On March 22, 2021, the USDA Coalition of Minority Employees moderated a briefing alongside Elizabeth Warren, Cory Booker, and Raphael Warnock to discuss the aid socially disadvantaged farmers will be eligible for under the American Rescue Plan.

== History ==
In 1996, Lawrence Lucas held a Congressional News Conference to raise awareness on discrimination within the USDA.

In 2016, Vice President Lesa Donnelly testified to a United States House Committee on Oversight and Reform to address sexual assault issues within the United States Forest Service. On December 1, 2020, Donnelly testified at the House Oversight Committee hearing entitled "Examining Sexual Harassment and Gender Discrimination at the U.S. Department of Agriculture."

In 2018, the organization held Sonny Perdue accountable for sexual misconduct in the United States Forest Service, leading to the resignation of Tony Tooke.

== Political positions ==
The organization is a staunch critic of United States Secretary of Agriculture Tom Vilsack. Lawrence Lucas cites Secretary Vilsack as being a main reason African American farmers have not received their Social Security and disability benefits. Politico highlighted the organization as being on the opposing side of Vilsack's 2020 nomination by President Biden, parting ways from the mainstream opinion of the nomination. The organization has strong ties with Elizabeth Warren, yet criticized the senator for labeling heir property as a main reason African American farmers have lost their land.
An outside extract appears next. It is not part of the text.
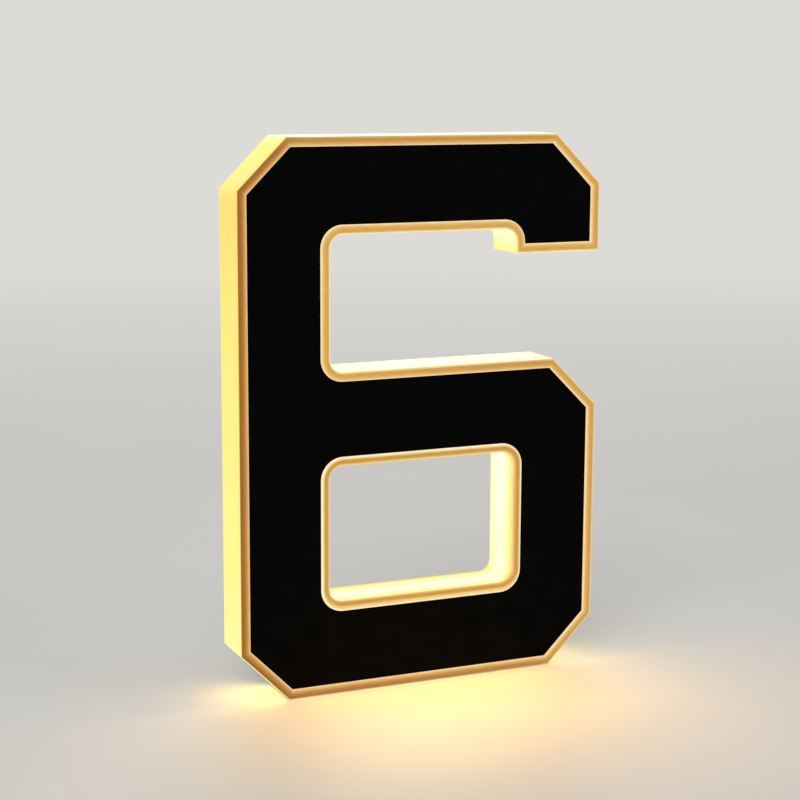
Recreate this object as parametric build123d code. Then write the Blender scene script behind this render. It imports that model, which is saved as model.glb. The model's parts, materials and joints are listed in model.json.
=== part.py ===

The organization endorses the Justice for Black Farmers Act of 2020 crafted by Cory Booker, Kirsten Gillibrand, and Elizabeth Warren, even going so far to label it the Black Farmers Civil Rights Act of 2020. The USDA Coalition of Minority Employees believes the bill is meant to provide justice for over one million African Americans who have had their land stolen in the history of the United States.

== Activism ==
In 2016, Lawrence Lucas protested outside the United States Supreme Court Building to address issues surrounding Pigford v. Glickman and the plight of African American farmers becoming homeless and landless.